Rows from a 3D modeling dataset
— Start —

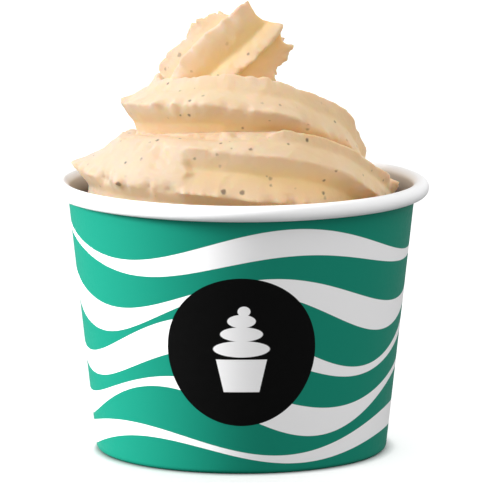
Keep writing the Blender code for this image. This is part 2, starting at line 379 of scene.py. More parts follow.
@functools.lru_cache
def noise_table(seed):
    """Random values from -1 to 1 on a lattice that repeats."""
    return np.random.default_rng(seed).uniform(-1, 1, (NOISE_CELLS, NOISE_CELLS, NOISE_CELLS))


def lattice_noise(points, size, seed):
    """Smooth random values from -1 to 1 at points, in lumps of this size."""
    table = noise_table(seed)
    place = np.atleast_2d(points) / size
    cell = np.floor(place).astype(int)
    share = place - cell
    share = share * share * (3 - 2 * share)
    total = np.zeros(len(place))
    for corner in itertools.product((0, 1), repeat=3):
        nearness = [share[:, k] if c else 1 - share[:, k] for k, c in enumerate(corner)]
        at = (cell + corner) % NOISE_CELLS
        total += np.prod(nearness, axis=0) * table[at[:, 0], at[:, 1], at[:, 2]]
    return total


def smooth_step(value, start, end):
    """0 before start, 1 past end, and a smooth change between them."""
    share = np.clip((value - start) / (end - start), 0.0, 1.0)
    return share * share * (3 - 2 * share)


print("noise repeats after", NOISE_CELLS, "lumps")

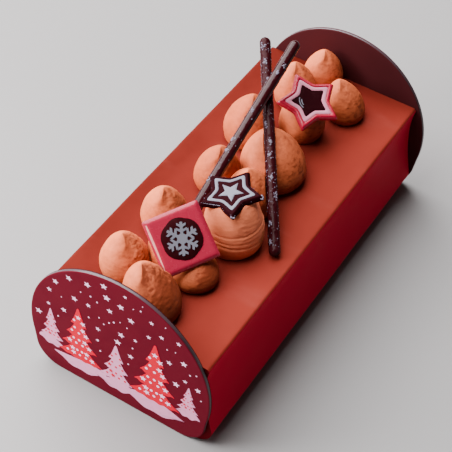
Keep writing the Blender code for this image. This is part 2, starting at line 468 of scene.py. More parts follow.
@dataclass(frozen=True)
class Ink:
    """Matt print or cocoa butter colour, slightly uneven; also used for painted highlights and reflections.
    """

    name: str
    colour: Colour
    thin: Colour
    roughness: float = 0.5

    def make(self) -> bpy.types.Material:
        """Build the material.

        Returns:
            The material.
        """
        recipe = Recipe(self.name)
        patch = recipe.noise(2.5, 3.0).step(0.45, 0.8)
        grain = recipe.noise(0.4, 1.0)
        return recipe.finish(
            Base_Color=recipe.mix(patch * 0.7, self.colour, self.thin),
            Roughness=self.roughness + 0.1 * patch,
            Normal=recipe.bump(grain, 0.01),
            Specular_IOR_Level=0.04,
        )


@dataclass(frozen=True)
class StudioFloor:
    """Plain pale floor."""

    colour: Colour = (0.26, 0.25, 0.25)

    def make(self) -> bpy.types.Material:
        """Build the material.

        Returns:
            The material.
        """
        recipe = Recipe("studio_floor")
        patch = recipe.noise(180.0, 2.0)
        shade = tuple(0.97 * part for part in self.colour)
        return recipe.finish(
            Base_Color=recipe.mix(patch, self.colour, shade),
            Roughness=0.7 + 0.1 * patch,
            Specular_IOR_Level=0.1,
        )


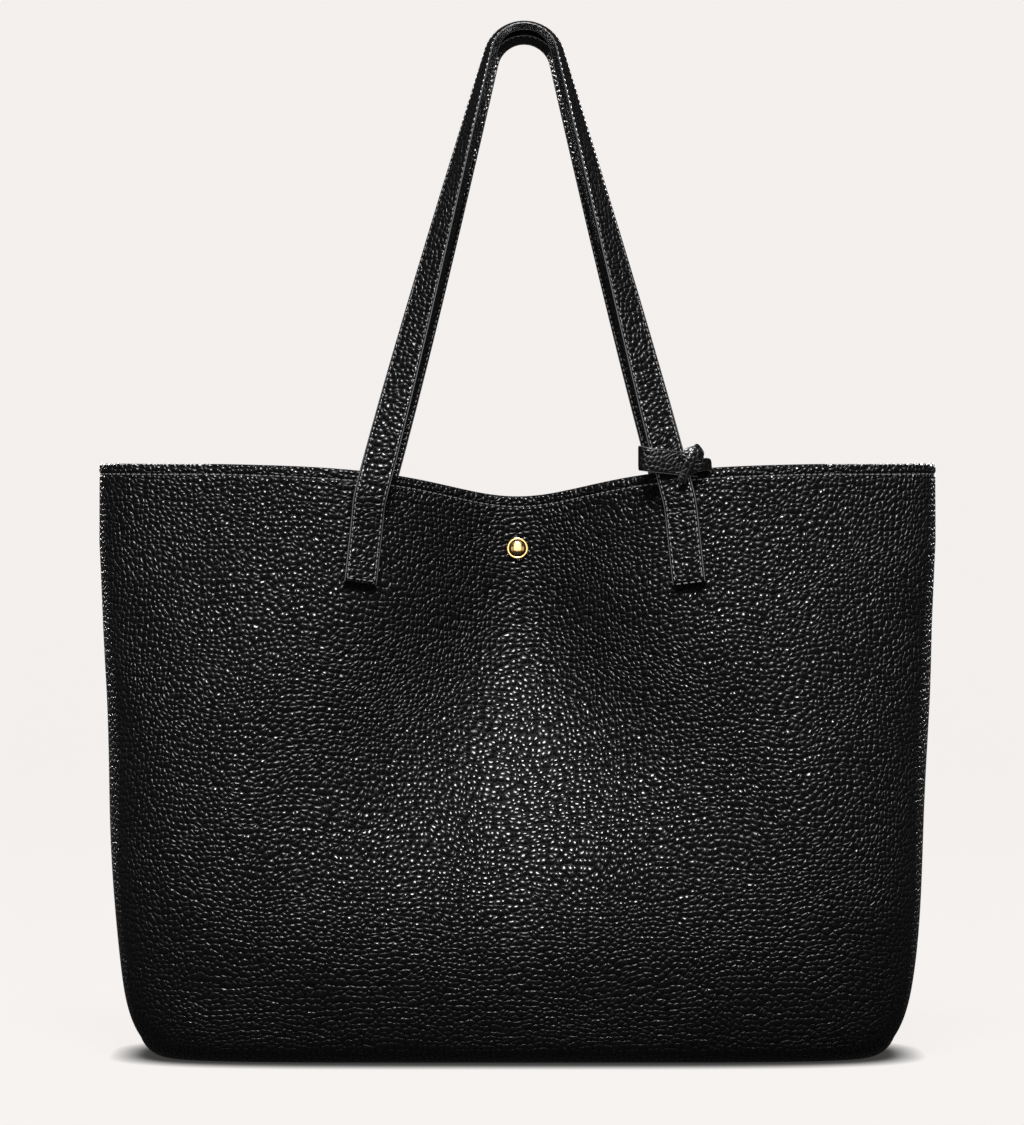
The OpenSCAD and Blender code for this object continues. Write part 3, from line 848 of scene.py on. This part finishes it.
# Panels that shine on the caps alone give the gold something to mirror.
for panel in (soft_box("cap_panel", (0, -1.2, 1.0), cap_centre, 1.3, 1.0, 10, cream),
              soft_box("cap_left", (-1.3, -0.8, 0.2), cap_centre, 0.9, 0.9, 2.6, warm),
              soft_box("cap_right", (1.3, -0.8, 0.2), cap_centre, 0.9, 0.9, 2.6, warm),
              soft_box("cap_front", (0, -2.8, 0.3), cap_centre, 3.0, 1.6, 38, cream),
              soft_box("cap_behind", (0, 1.2, 1.0), cap_centre, 1.3, 1.0, 10, cream)):
    panel.light_linking.receiver_collection = caps
gold = plated("gold plating", (0.93, 0.63, 0.27), 0.16)
steel = plated("steel plating", (0.55, 0.55, 0.57), 0.25)
cap_points, cap_quads = turned(*cap_profile(), 48)
cap_points = cap_points + np.array([0, -cap_seat, snap_z])
for name, node, flip, body in (("gold_cap", "snap_cap", 1, "front_wall"),
                               ("gold_back_cap", "snap_back_cap", -1, "bag_body")):
    cap = mesh_piece(name, cap_points * (1, flip, 1), cap_quads, finish=gold, sharp=50)
    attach(cap, body)
    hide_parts(node)
    caps.objects.link(cap)
    cap.visible_glossy = False
paint_node("snap_socket", steel)
paint_node("snap_stud", steel)


# ---------------------------------------------------------------------------------------------
# Straps: two leather plies glued round a core, stitched along both edges, with painted cut edges.
# Each strap is one loop, whose two ends are sewn flat on the wall with a box of stitches.
# ---------------------------------------------------------------------------------------------
strap_w = 17.4 * MM
strap_t = 4.1 * MM
strap_shift = 3.5 * MM
leg_spread = 81.7 * MM
strap_rise = 254 * MM
top_bend = 18 * MM
end_top = body_h - 24 * MM
end_h = 39 * MM
end_splay = 4 * MM
foot_y = -49.34 * MM
top_y = -strap_w / 2 - 0.6 * MM
foot_turn = np.radians(-12.5)
top_turn = np.radians(80)
wall_gap = 0.3 * MM
seam_in = 1.5 * MM
strap_pitch = 3 * MM
bend_z = end_top + strap_rise - top_bend
foot_to_bend = np.hypot(leg_spread, bend_z - end_top)
leg_angle = np.arctan2(leg_spread, bend_z - end_top) - np.arcsin(top_bend / foot_to_bend)
bend_l = top_bend * (np.pi / 2 - leg_angle)
strap_half = np.sqrt(foot_to_bend ** 2 - top_bend ** 2) + bend_l


def unit_rows(v):
    """Each row of an array scaled to length one."""
    return v / np.linalg.norm(v, axis=-1, keepdims=True)


def free_line(d):
    """Middle line of the free strap at distances d from its top: two straight legs on an arc, which
    lean from the feet, in front of the wall, to the top over the bag's middle."""
    s = np.abs(d)
    a = np.minimum(s, bend_l) / top_bend
    leg = np.maximum(s - bend_l, 0)
    x = np.sign(d) * (top_bend * np.sin(a) + leg * np.sin(leg_angle))
    z = bend_z + top_bend * np.cos(a) - leg * np.cos(leg_angle)
    rise = np.clip((z - end_top) / strap_rise, 0, 1)
    return np.stack([strap_shift + x, foot_y + (top_y - foot_y) * rise, z], -1), rise


def wall_face(x, z):
    """Point of the front wall's outer face and its outward normal, by differences."""
    h = 0.5 * MM
    slope_x = (wall_depth(x + h, z) - wall_depth(x - h, z)) / (2 * h)
    slope_z = (wall_depth(x, z + h) - wall_depth(x, z - h)) / (2 * h)
    outward = unit_rows(np.stack([-slope_x, -1 + 0 * x, -slope_z], -1))
    return np.stack([x, -wall_depth(x, z), z], -1), outward


def strap_frames(d):
    """Centre, width direction and outward direction along the whole strap. On the free part the
    strap turns edge-on from its feet to its top; past the feet it lies on the wall. Both runs are
    averaged over a few millimetres where they meet."""
    centre, rise = free_line(d)
    along = unit_rows(np.gradient(centre, axis=0))
    inward = unit_rows(np.stack([along[:, 2], 0 * d, -along[:, 0]], -1))
    back = np.cross(along, inward)
    turn = (foot_turn + (top_turn - foot_turn) * rise ** 0.75)[:, None]
    out = -np.cos(turn) * back - np.sin(turn) * inward
    past = np.maximum(np.abs(d) - strap_half, 0) / end_h
    x = strap_shift + np.sign(d) * (leg_spread + end_splay * past)
    on_wall, face = wall_face(x, end_top - end_h * past)
    sewn = (past > 0)[:, None]
    centre = np.where(sewn, on_wall + face * (wall_gap + strap_t / 2), centre)
    out = np.where(sewn, face, out)
    reach = np.arange(-4, 5)
    weight = np.exp(-(reach / 2.2) ** 2)
    weight /= weight.sum()
    near = (np.abs(np.abs(d) - strap_half) < 14 * MM)[:, None]
    for _ in range(2):
        index = np.clip(np.arange(len(d))[:, None] + reach, 0, len(d) - 1)
        centre = np.where(near, np.einsum("nka,k->na", centre[index], weight), centre)
        out = np.where(near, np.einsum("nka,k->na", out[index], weight), out)
    along = unit_rows(np.gradient(centre, axis=0))
    wide = unit_rows(np.cross(along, out))
    return centre, wide, np.cross(wide, along)


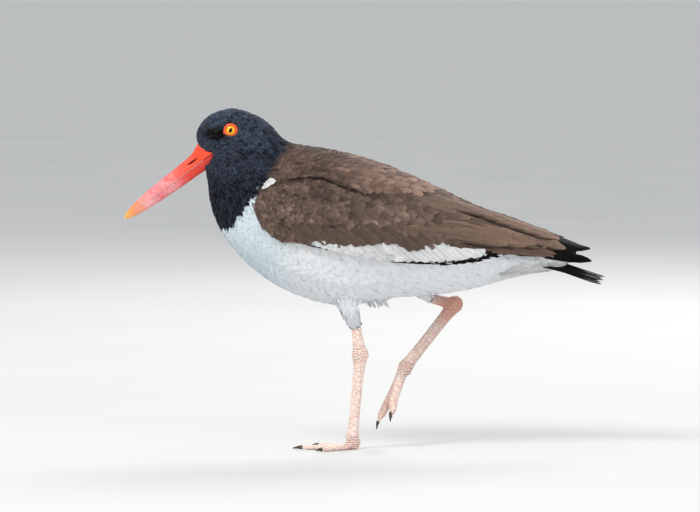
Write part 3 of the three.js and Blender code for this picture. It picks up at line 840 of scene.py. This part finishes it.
def spacing_in(zone, shape_of, share):
    """The gap between a tract's feathers as a share of their length, and infinite where none grow: in the
    other tracts, on bare places, and under the wing's long feathers."""
    def spacing(p):
        length = shape_of(p)[0]
        x, z = p[:, 0], p[:, 2]
        quilled = (x > QUILLS_X) & (on_wing(p) > -3)
        if zone == WING_ZONE:
            quilled |= (x > STRIPE_X) & (z < brown_low(x) + 8)
        return np.where((zones(p) == zone) & ~bare(p) & ~quilled, length * share, np.inf)
    return spacing


def grow_coat(surface):
    """The four tracts, and the finishes that the long feathers share with them."""
    random = np.random.default_rng(SEED)
    black = plume_finish("black_feathers", 0.4, 0.5, 0.0, 0.05)
    white = plume_finish("white_feathers", 0.035, 0.8, 0.1, 0.2)
    brown = plume_finish("brown_feathers", 0.22, 0.62, 0.03, 0.1)
    dark = plume_finish("dark_quills", 0.3, 0.5, 0.0, 0.08)
    # Name, finish, slot, zone, shape, spacing as a share of length, stray in radians, mottle and calm
    tracts = [
        ("coat_black", black, "black_plumage", BLACK_ZONE, head_plumes, 0.38, 0.2, 0.42, 0.25),
        ("coat_white", white, "white_plumage", WHITE_ZONE, white_plumes, 0.27, 0.09, 0.015, 0.86),
        ("coat_mantle", brown, "brown_feathers", MANTLE_ZONE, mantle_plumes, 0.34, 0.1, 0.2, 0.5),
        ("coat_wings", brown, "brown_feathers", WING_ZONE, covert_plumes, 0.34, 0.12, 0.24, 0.55),
    ]
    for name, finish, slot, zone, shape_of, share, stray, mottle, calm in tracts:
        spacing_of = spacing_in(zone, shape_of, share)
        plume_tract(name, surface, finish, spacing_of, shape_of, random, stray, mottle, calm)
    return brown, white, dark


# Long feathers

QUILL_ROWS, QUILL_COLUMNS = 9, 7
QUILL_CAMBER = 0.16
QUILL_THICKNESS = 0.35
QUILL_BARBS = 3.0
QUILL_WIDTH_AT = [0, 0.15, 0.7, 0.9, 1]  # shares of the length
QUILL_WIDTH = [0.5, 0.9, 1.0, 0.86, 0.42]


def vane(side, points, half, lift, length, colour, **more):
    """One long feather: points [x, z] from root to tip, half-width, how far root and tip stand off the
    skin, the length that its ragged tip is a share of, and its colouring. One that hangs in the air has a
    y of its own at root and tip, and a normal."""
    return dict(side=side, points=points, half=half, lift=lift, length=length, colour=colour, **more)


def laid(path, t, surface):
    """Places and normals along one long feather. Past the skin's outline it goes on from its last place."""
    points = np.array(path["points"], dtype=float)
    reach = np.linspace(0, 1, len(points))
    x, z = (np.interp(t, reach, column) for column in points.T)
    if "y" in path:
        y = np.interp(t, [0, 1], path["y"])
        return np.stack([x, y, z], axis=1) * MM, np.tile(path["normal"], (len(t), 1))
    places, normals = [], []
    for row in range(len(t)):
        place, normal = surface.from_side(x[row], z[row], path["side"])
        if place is None:
            drawn_in = 0.9 if row > len(t) - 3 else 1.0
            place = Vector((x[row] * MM, places[-1].y * drawn_in, z[row] * MM))
            normal = normals[-1]
        places.append(place)
        normals.append(normal)
    return np.array(places), np.array(normals)


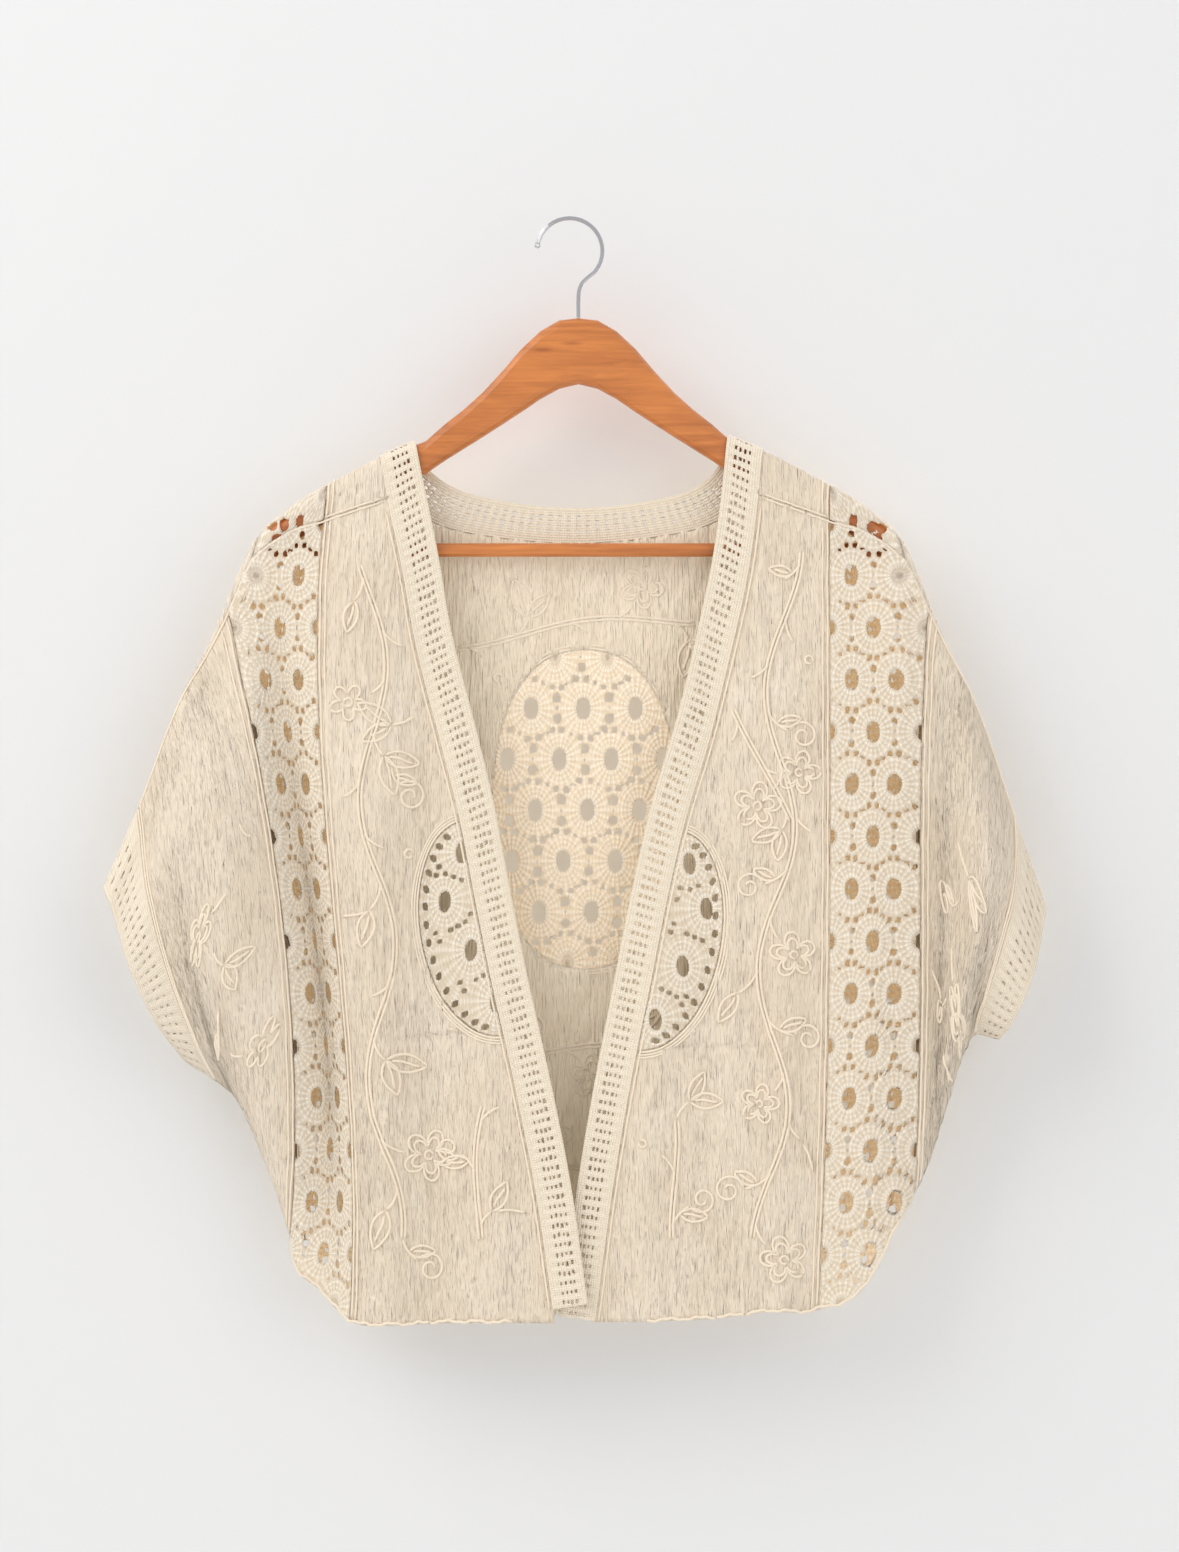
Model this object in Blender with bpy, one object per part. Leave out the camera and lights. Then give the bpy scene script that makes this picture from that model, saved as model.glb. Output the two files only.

— End —

**STATED EXERCISE:**
Report the number of lines containing the string "image" and add nothing to it.

**SOLUTION TO THE PROBLEM:**
2